Comment by William R. Cumming

June 16, 2009 @ 8:00 am

Could be an interesting development. Basically the Civil Service is an authoritarian management system resisting change for all its worth. My leading example was Commissioner Randolph Thrower of IRS who came to clean up the Nixon/Walters mess at IRS with IRS being used to police Nixon’s enemies list. Thrower was not only a talent lawyer but superb human being and one of his suggestions that threw IRS into total uproar was that every letter IRS sent out to taxpayers, individual and business, contain the name and phone number of a specific real live human being who worked for IRS and was familiar with the issue. This system never was fully adopted and did not last long but think of what other agencies might do to indicate that they were not faceless bureacrats doing whatever. The blog could help but note that we know that DHS has rejected suggestions by Congress, its own advisory committee, and certainly has not been customer friendly. It has adopted a largely law enforcement, US against them culture. Which is interesting since citizens are not likely to bring to light problems of interest to DHS by this approach. Hope the blog is a big success however.

Comment by William R. Cumming

June 16, 2009 @ 8:11 am

I guess I should also have mentioned that many of my comments posted to the Leadership Journal never appeared. Let’s see how they do on the blog.

Comment by William R. Cumming

June 16, 2009 @ 12:54 pm

Footnote! I posted comments on two blog posts this morning at The Blog@Homeland Security. One comment was transposed from the post commented on to another.

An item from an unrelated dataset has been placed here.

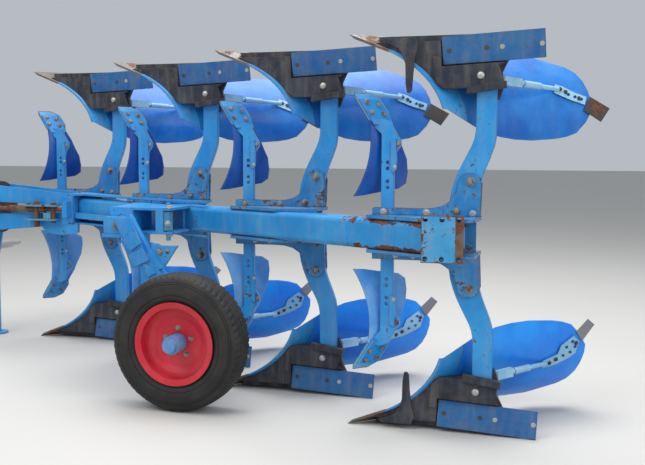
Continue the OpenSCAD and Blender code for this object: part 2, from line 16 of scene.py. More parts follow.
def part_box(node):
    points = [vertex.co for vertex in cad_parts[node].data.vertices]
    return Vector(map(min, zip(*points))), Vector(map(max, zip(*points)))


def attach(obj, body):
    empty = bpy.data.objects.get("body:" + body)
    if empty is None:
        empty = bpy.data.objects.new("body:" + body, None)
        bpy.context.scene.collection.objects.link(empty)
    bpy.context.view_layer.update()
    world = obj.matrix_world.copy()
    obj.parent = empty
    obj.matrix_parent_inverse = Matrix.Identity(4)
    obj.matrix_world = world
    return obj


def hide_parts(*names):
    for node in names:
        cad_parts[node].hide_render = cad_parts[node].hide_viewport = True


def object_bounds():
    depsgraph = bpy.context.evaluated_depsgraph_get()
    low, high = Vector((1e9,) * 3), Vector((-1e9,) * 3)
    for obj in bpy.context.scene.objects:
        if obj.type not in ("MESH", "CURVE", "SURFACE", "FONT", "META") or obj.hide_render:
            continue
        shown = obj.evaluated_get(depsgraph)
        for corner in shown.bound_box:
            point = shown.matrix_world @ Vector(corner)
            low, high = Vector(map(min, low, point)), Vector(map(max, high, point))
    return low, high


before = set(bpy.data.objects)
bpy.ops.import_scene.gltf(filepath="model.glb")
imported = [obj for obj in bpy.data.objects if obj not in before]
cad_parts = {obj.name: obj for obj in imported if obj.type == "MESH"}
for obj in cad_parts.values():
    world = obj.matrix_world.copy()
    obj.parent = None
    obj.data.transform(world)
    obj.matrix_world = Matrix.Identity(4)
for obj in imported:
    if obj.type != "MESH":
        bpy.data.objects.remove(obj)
CAD_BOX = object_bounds()

LOG = logging.getLogger("plough")
MM = 0.001
PAIRS = 4
Point = tuple[float, float, float]
Ring = tuple[float, float]
Rings = tuple[Ring, ...]
RGB = tuple[int, int, int]
Colour = tuple[float, float, float, float]
LEFTWARDS: Point = (0, -1, 0)
UPWARDS: Point = (0, 0, 1)
DOWNWARDS: Point = (0, 0, -1)
FLAT_TO_UPRIGHT = Matrix.Rotation(math.radians(90), 4, "X")


def srgb(*channels: int) -> Colour:
    """Turns a display colour into linear light by the sRGB curve.

    Args:
        channels: red, green and blue from 0 to 255.

    Returns:
        The linear colour with alpha 1.
    """
    parts = [value / 255 for value in channels]
    return (*(c / 12.92 if c <= 0.04045 else ((c + 0.055) / 1.055) ** 2.4 for c in parts), 1.0)


# ---- node graphs


@dataclass(frozen=True)
class Noise:
    """Settings of a noise texture; a finish may feed the scale instead."""

    detail: float
    rough: float
    scale: float = 1.0


class Graph:
    """Short calls for building a shader node tree."""

    def __init__(self, tree: bpy.types.NodeTree) -> None:
        """Keeps the tree that the calls add to."""
        self.tree = tree

    def feed(self, node: Node, name: str | int, value: object) -> None:
        """Links a socket to an input, or sets the input to a plain value.

        Args:
            node: the node that is fed.
            name: the input's name or number.
            value: the socket or value.
        """
        if isinstance(value, Socket):
            self.tree.links.new(value, node.inputs[name])
        else:
            node.inputs[name].default_value = value

    def add(self, kind: str, inputs: dict | None = None, **values: object) -> NodeOutputs:
        """Adds a node.

        Args:
            kind: the node's type name without the leading "ShaderNode".
            inputs: what feeds its inputs, by name or number.
            values: properties such as operation or samples.

        Returns:
            The node's outputs.
        """
        node = self.tree.nodes.new("ShaderNode" + kind)
        for key, value in values.items():
            setattr(node, key, value)
        for key, value in (inputs or {}).items():
            self.feed(node, key, value)
        return node.outputs

    def math(self, operation: str, a: object, b: object = 0.0, clamp: bool = True) -> Socket:
        """Returns a Math node's result, clamped to 0..1 by default."""
        return self.add("Math", {0: a, 1: b}, operation=operation, use_clamp=clamp)[0]

    def product(self, a: object, b: object) -> Socket:
        """Returns the clamped product of two values."""
        return self.math("MULTIPLY", a, b)

    def total(self, a: object, b: object) -> Socket:
        """Returns the clamped sum of two values."""
        return self.math("ADD", a, b)

    def blend(self, a: object, part_a: float, b: object, part_b: float) -> Socket:
        """Returns the clamped sum of two values, each times its part."""
        return self.total(self.product(a, part_a), self.product(b, part_b))

    def vector(self, operation: str, a: object, b: object = (0.0, 0.0, 0.0)) -> NodeOutputs:
        """Returns the outputs of a VectorMath node."""
        return self.add("VectorMath", {0: a, 1: b}, operation=operation)

    def where(self) -> Socket:
        """Returns the place on the object."""
        return self.add("TexCoord")["Object"]

    def split(self, vector: object) -> NodeOutputs:
        """Returns a vector's X, Y and Z."""
        return self.add("SeparateXYZ", {0: vector})

    def noise(self, vector: object, kind: Noise, scale: object = None) -> Socket:
        """Returns a noise from 0 to 1; a given scale stands for the noise's own."""
        inputs = {"Vector": vector, "Detail": kind.detail, "Roughness": kind.rough}
        return self.add("TexNoise", inputs | {"Scale": scale or kind.scale})["Fac"]

    def ramp(self, value: object, low: object, high: object) -> Socket:
        """Returns value mapped from low..high to 0..1, eased."""
        inputs = {"Value": value, "From Min": low, "From Max": high}
        return self.add("MapRange", inputs, interpolation_type="SMOOTHSTEP")["Result"]

    def mix(self, factor: object, a: object, b: object) -> Socket:
        """Returns the mix of two colours."""
        return self.add("Mix", {0: factor, 6: a, 7: b}, data_type="RGBA")[2]

    def scaled(self, vector: object, scale: Point) -> Socket:
        """Returns a vector stretched along the axes."""
        return self.add("Mapping", {"Vector": vector, "Scale": scale})["Vector"]

    def bump(
        self, height: object, relief: Ring, under: object = None, invert: bool = False
    ) -> Socket:
        """Returns the normal of a relief.

        Args:
            height: the relief from 0 to 1.
            relief: its strength and its depth in metres.
            under: the normal below it.
            invert: whether it is cut in.

        Returns:
            The normal.
        """
        inputs = {"Strength": relief[0], "Distance": relief[1], "Height": height}
        if under is not None:
            inputs["Normal"] = under
        return self.add("Bump", inputs, invert=invert)["Normal"]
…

Another lengthy technical comment on DHS role in international activities under the other post has not been posted to either post. Other later commentors have had their comments posted. Also the comment reported was as Anonymous. As readers of this blog know I never post anonymously.

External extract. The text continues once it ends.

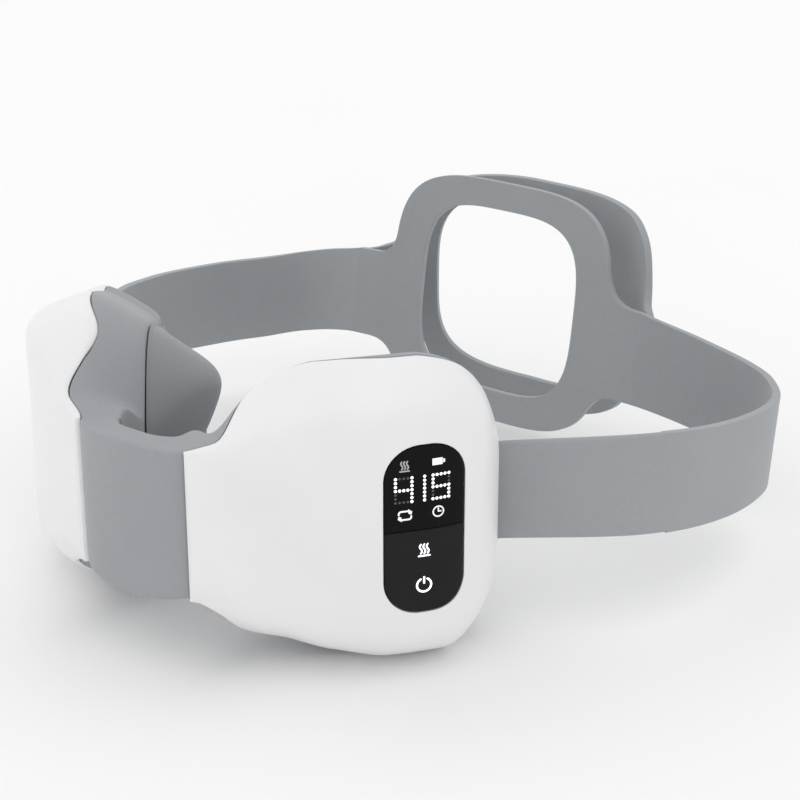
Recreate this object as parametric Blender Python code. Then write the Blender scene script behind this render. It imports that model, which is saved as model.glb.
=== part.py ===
"""Eye massager mask: two eye pods joined by a flexible bridge, an elastic strap
round the head and a two-ply ring at the back.  Metres, +Z up, the floor is z = 0.
The bridge faces -Y, the back ring is at +Y, the display pod is at +X."""
import math
import bpy
import bmesh
from mathutils import Vector

for o in list(bpy.data.objects):
    bpy.data.objects.remove(o, do_unlink=True)

MM = 0.001
Y_MID = 83.95            # half way between the bridge front and the back of the ring

# ---- pods -----------------------------------------------------------------
BX = 16.6                # half the distance between the two necks
ALPHA = math.radians(51.2)
CA, SA = math.cos(ALPHA), math.sin(ALPHA)
POD_LEN = 75.4
ZC = 38.5                # half height of a pod
STRAP_Z = 37.4           # middle of a strap where it enters its pod
NECK_H = 19.2            # half height of a neck
CEN_S = 41.0             # widest place of a pod, along its length
HALF_S = 34.4
DOME = 17.6              # height of the outer shell
BACK = 14.0              # depth of the rear housing
GAP = 0.3

# ---- strap and ring ---------------------------------------------------------
STRAP_T = 2.2
STRAP_H = 13.0           # half of the strap's 26 mm
RING_Y = 151.5
RING_LEAN = -0.15        # the ring's top leans back
RING_ZC = 46.7
EAR_Z = 41.0             # middle height of the strap where it joins the ring
PLY_T = 2.2


def soft_max(a, b, k):
    m = max(a, b)
    return m + k * math.log(math.exp((a - m) / k) + math.exp((b - m) / k))


def smooth(a, b, x):
    t = min(1.0, max(0.0, (x - a) / (b - a)))
    return t * t * (3 - 2 * t)


def half_height(s):
    """Half height of the pod outline at s."""
    if s < 0 or s > POD_LEN:
        return 0.0
    d = abs(s - CEN_S) / HALF_S
    n = 2.7 if s < CEN_S else 3.3
    body = 39.1 * (1 - d ** n) ** (1 / n) if d < 1 else 0.0
    neck = NECK_H + 0.55 * (math.hypot(s, 2.0) - 2.0) if s < 24 else 0.0
    return min(ZC, soft_max(body, neck, 3.0) if s < 24 else body)


def settle(side, s, w, z):
    """Trims a pod place's height: the rear narrows upwards, the lower neck corner lifts, one pod's temple corner drops."""
    h = half_height(s)
    if h < 1:
        return z
    if z > ZC:
        taper = 5.0 * (1 + 0.9 * math.exp(-((s - 14) / 7.0) ** 2)) * smooth(2, 12, s)
        less = taper * (min(15.0, max(0.0, -w)) / 14.0) ** 1.25
        if side < 0:
            less += 7.0 * smooth(32, 60, s) * (1 - smooth(64, 73, s))
        return ZC + (z - ZC) * (1 - less / max(h, 22.0))
    low = h - 4.2 * (1 - smooth(26, 46, s)) * smooth(8, 24, s) + 1.5 * smooth(48, 58, s) * (1 - smooth(62, 70, s))
    return ZC + (z - ZC) * (1 - (h - min(ZC, low)) / max(h, 22.0))


def pod_xyz(side, s, w, z, raw=False):
    """Pod place (s along the face from the neck, w outward, z up) to the object's frame."""
    if not raw:
        z = settle(side, s, w, z)
    return (side * (BX + s * CA + w * SA), s * SA - w * CA, z)


def reach(inside, cx, cz, ang, far=140.0):
    """How far a star shape reaches from its centre at an angle."""
    lo, hi = 0.0, far
    for _ in range(44):
        m = (lo + hi) / 2
        if inside(cx + m * math.cos(ang), cz + m * math.sin(ang)):
            lo = m
        else:
            hi = m
    return lo


def in_pod(s, z):
    return 0 <= s <= POD_LEN and abs(z - ZC) <= half_height(s)


def pod_angles(n):
    """Angles round the pod, closer together where the neck is."""
    out = []
    for i in range(n):
        a = 2 * math.pi * i / n
        out.append(a - 0.16 * math.sin(2 * a) * (1 if math.cos(a) < 0 else 0.6))
    return out


N_POD = 48
POD_ANG = pod_angles(N_POD)
POD_REACH = [reach(in_pod, CEN_S, ZC, a) for a in POD_ANG]


def ridge(s):
    """Height of the shell along its middle line: a ramp from the neck, a flat crown, a round end."""
    rise = 1 - (1 - min(1.0, max(0.0, s / 41.0))) ** 1.9
    fall = (1 - max(0.0, (s - 41.0) / (POD_LEN - 41.0)) ** 4.2) ** 0.5 if s < POD_LEN else 0.0
    return (DOME - 1.6) * rise * fall


def dome_sz(s, z):
    """Height of the outer shell above its rim plane: sections across the pod, scaled along it."""
    h = half_height(s)
    v = min(1.0, abs(z - ZC) / h) if h > 0 else 1.0
    return 1.6 + ridge(s) * (1 - max(0.0, (v - 0.65) / 0.35) ** 3)


def dome_at(tau, ang, r):
    return dome_sz(CEN_S + tau * r * math.cos(ang), ZC + tau * r * math.sin(ang))


# ---- mesh helpers -----------------------------------------------------------
def material(name, rgb, rough, metal=0.0, clear=0.0):
    m = bpy.data.materials.new(name)
    m.use_nodes = True
    b = m.node_tree.nodes["Principled BSDF"]
    b.inputs["Base Color"].default_value = (*rgb, 1)
    b.inputs["Roughness"].default_value = rough
    b.inputs["Metallic"].default_value = metal
    b.inputs["Coat Weight"].default_value = clear
    m.diffuse_color = (*rgb, 1)
    return m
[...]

Hey! Even new restaurants have a breakin period.

Comment by Bob

June 16, 2009 @ 3:33 pm

Christopher,

Nothing has changed over at the TSA Blog. Just the name… It’s the same old blog.

Thanks,

Blogger Bob
TSA Blog Team

Comment by William R. Cumming

June 17, 2009 @ 8:30 am

Okay posted another comment on the DHS blog. See if this one comes up as “anonymous.” The lengthy comment under the US Mexico signing of letter of agreement never did appear.

Blog censorship?

Comment by William R. Cumming

June 17, 2009 @ 2:44 pm

Just for the record the DHS blog did not record my question/comment related to the recent and repeated announcement of preparedness grant availability [which by the way does not specify if competitive based on applications or not] wherein I asked a simple question? Why are/is there not a single preparedness block grant to all STATE and LOCAL governments?
Readers of this blog may know that based on the need for maintenance of existing levels [often inadequate] in STATE and LOCAL preparedness, and in particular during the economic downturn (depression?) should not the STATES streamline local governments downsizing from the 90,000 now operating and also should not the Federal Government pick up between 15-25% of the total costs of STATE and LOCAL preparedness as part of the totality of a comprehensive approach to Homeland Security? This would included picking up salaries and expenses, equipment, logistics, and training and exercises, for the totatlity of the public safety and responder communities in the 250 or 300 largest muncipalities. Including police, fire, EMT, HAZMATS, Public Health and EM. Some might say this would put the federal camel’s nose under the tent with regards to standards but it probably is on the way anyhow.

Comment by christopher bellavita

June 18, 2009 @ 2:31 am

Glad to hear, Blogger Bob, that nothing has changed except the name. I would love to know the back story. It was such a great name It captured, in my mind, the dynamic of DHS, TSA and homeland security’s growth — variation, selection and reproduction — in a way that (to me) “The TSA Blog” does not. Sort of like buying organic food with a Safeway label on it. It’s probably fundamentally the same as the farmers market stuff, but a touch sad nonetheless.